Aftershocks

Busy week! Please pray for me as I finish writing, revising, and compiling my ordination papers, which are due in a couple of weeks. I will post last Sunday’s sermon in the next few days, but I wanted to first point out an op-ed article from the New York Times entitled, “Between God and a Hard Place,” written by James Wood.

This was going to be a short response, but it became longer than I intended. I don’t mean to suggest below that I know the answer to the problem Wood discusses. But—geez!—I know I’m closer than he is. He doesn’t even try to look for one.

Wood begins by giving a very brief history of theodicy—the “justification of God’s good government of the world in the face of evil and pain”—in the modern era. He makes the mistake of so many modern intellectuals, assuming that, prior to 1750 or so, gullible believers, in thrall as they were to the Church and superstitious religious beliefs, failed to notice that bad stuff inexplicably happened to good and innocent people. Apparently, we didn’t become “enlightened” to the reality of suffering and evil until then. People were so naive back in the Dark Ages!

Spare me! That’s just the propaganda of modernity. See my post related to both Job and Luke 13:1-5 here. In the Luke passage, Jesus explicitly says that these deadly instances of human and natural evil were not punishment for sin. Where in this passage is Wood’s “punitive and interventionist” God, whose existence, he asserts with such great authority, the Bible supports? What about Jesus’ words in the Sermon on the Mount that God “makes his sun rise on the evil and on the good, and sends rain on the righteous and on the unrighteous” (Matthew 5:45)?

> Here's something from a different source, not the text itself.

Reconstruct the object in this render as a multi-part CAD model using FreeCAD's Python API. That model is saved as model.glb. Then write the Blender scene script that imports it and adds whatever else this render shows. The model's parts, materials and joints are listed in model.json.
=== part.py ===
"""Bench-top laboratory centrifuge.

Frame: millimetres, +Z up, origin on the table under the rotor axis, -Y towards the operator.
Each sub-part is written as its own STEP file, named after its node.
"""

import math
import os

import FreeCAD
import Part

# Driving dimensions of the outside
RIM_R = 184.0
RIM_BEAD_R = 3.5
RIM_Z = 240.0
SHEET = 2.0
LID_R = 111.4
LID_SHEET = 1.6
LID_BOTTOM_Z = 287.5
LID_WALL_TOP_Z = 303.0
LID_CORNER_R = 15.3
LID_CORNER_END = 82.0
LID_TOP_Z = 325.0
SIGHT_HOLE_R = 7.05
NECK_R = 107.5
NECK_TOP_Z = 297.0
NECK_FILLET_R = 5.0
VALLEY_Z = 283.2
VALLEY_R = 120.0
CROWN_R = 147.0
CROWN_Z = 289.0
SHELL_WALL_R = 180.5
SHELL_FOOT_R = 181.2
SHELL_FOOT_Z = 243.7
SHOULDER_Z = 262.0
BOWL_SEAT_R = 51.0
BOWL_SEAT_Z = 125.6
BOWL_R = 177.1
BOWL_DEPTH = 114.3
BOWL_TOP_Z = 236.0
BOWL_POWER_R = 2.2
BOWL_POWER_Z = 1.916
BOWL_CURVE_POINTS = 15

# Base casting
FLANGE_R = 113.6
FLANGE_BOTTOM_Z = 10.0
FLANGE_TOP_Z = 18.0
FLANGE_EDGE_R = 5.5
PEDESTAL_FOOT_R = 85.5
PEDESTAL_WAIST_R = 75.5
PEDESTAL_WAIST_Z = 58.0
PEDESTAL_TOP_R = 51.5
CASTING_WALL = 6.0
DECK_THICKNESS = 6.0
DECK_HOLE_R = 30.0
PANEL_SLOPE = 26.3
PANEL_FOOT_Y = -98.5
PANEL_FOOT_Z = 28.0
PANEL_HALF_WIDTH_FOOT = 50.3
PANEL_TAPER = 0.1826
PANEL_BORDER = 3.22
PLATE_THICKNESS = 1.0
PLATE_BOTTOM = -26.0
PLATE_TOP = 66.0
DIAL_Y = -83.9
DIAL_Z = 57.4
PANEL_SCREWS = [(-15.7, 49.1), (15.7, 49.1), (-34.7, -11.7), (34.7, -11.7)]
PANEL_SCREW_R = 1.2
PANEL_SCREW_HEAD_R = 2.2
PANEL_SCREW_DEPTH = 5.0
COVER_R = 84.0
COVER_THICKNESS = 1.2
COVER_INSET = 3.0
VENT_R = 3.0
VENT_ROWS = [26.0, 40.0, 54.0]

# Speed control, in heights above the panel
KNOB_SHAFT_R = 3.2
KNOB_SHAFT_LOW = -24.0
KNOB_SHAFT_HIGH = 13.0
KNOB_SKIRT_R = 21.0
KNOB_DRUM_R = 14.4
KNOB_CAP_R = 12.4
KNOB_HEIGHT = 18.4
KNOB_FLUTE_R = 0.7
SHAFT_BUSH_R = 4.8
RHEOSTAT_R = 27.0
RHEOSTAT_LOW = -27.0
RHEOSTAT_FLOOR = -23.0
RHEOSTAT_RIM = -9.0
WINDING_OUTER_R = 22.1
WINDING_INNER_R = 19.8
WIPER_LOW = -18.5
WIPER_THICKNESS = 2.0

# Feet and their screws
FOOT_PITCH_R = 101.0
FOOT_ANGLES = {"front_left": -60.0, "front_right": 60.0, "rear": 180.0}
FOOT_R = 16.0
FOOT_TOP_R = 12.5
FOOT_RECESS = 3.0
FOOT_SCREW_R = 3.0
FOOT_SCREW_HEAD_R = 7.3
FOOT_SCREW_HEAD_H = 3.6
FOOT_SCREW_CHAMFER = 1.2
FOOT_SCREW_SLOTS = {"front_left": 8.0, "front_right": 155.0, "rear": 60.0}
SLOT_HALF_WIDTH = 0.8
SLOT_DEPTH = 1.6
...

The Bible hardly speaks with a single voice on the subject of evil and suffering in the world. But I hasten to add that this is completely understandable. The writers of the Bible, often separated in time from one another, asked and sought answers to different questions in different eras. Obviously, the questions they faced in their own time are not identically equal to the questions we face in ours. This is why we ought to read the Bible carefully and in context. This is why we ought to avoid proof-texting verses here and there. This is why we look for broad, overarching themes. This is why we first interpret difficult passages of scripture in light of other scripture. This is why we stand the shoulders of very smart Christian saints who’ve gone before us and wrestled with many of the same questions for 2,000 years. This is why we have theology, which seeks to answer, among other things, how we make sense of all these disparate voices in scripture.

The Bible doesn’t speak with one voice, but it does explicitly identifiy evil and death as God’s enemies, not as God’s allies (see 1 Corinthians 15, especially vv. 26 and 54-57). We Christians already know that, apart from Christ, death mocks all our hopes and dreams. It steals our human potential. It robs our world of meaning. Our Christian hope, however, is that God has dealt a fatal blow to these enemies through the cross of Christ and his resurrection (whose final victory will be made manifest on the other side of our resurrection). Without resurrection, Paul writes in 1 Corinthians 15, we are “most to be pitied.”

Wood got my attention by quoting John Wesley, who (apparently) wrote, “There is no divine visitation which is likely to have so general an influence upon sinners as an earthquake.” I don’t doubt that Wesley saw God’s hand at work in natural disasters. But we can see God’s hand at work in natural disasters without imagining God giving nature a nudge on the plane of causation: God pushes X, which interacts with Y, which then causes Z. God may instead allow X, Y, and Z to interact with one another freely, governed by the predictable laws of physics. While these interactions more often than not produce favorable outcomes for humans, like sunny and mild spring days, for instance, they sometimes produce earthquakes. It’s possible that in order to live in a predictable world—one in which gravity, for example, always works for us—you can’t have one without the other. I don’t know…

But we don’t have to believe that God caused it or that God needed it to happen in order to believe that God can bring good from it—which is another way of saying that God can use it for God’s purposes (see Romans 8:28). (That God can use human or natural evil for God’s purposes is often what thinkers like Wood mistake in the Bible for God’s causing evil.) That God can use it or bring good from it doesn’t mean that the scales of justice are balanced, either. It doesn’t make the Haiti earthquake “worth it” in any way imaginable. That doesn’t happen on this side of resurrection. It can’t!

Bad, unimaginably evil stuff happens in our world, and God permits it for whatever reason. God seems to grant complete freedom to everything in the universe, and that freedom comes at a terrible cost. But that is not the end of the story. The end of the story is God’s redeeming love—which is the overarching theme of scripture.

Maybe we most clearly see God’s hand at work in natural disasters when people from all over the world give of themselves to help, even at the risk of their own lives. After all, contrary to Wood’s assertion that “history’s lonely suffering” suggests a God who is “absent,” we Christians proclaim a God who so closely identifies and is present with victims of suffering that he becomes one of them.

One thought on “Aftershocks”

  1. “. . . . we Christians proclaim a God who so closely identifies and is present with victims of suffering that he becomes one of them.” Your last sentence is a beautiful summation of the Gospel. Well done.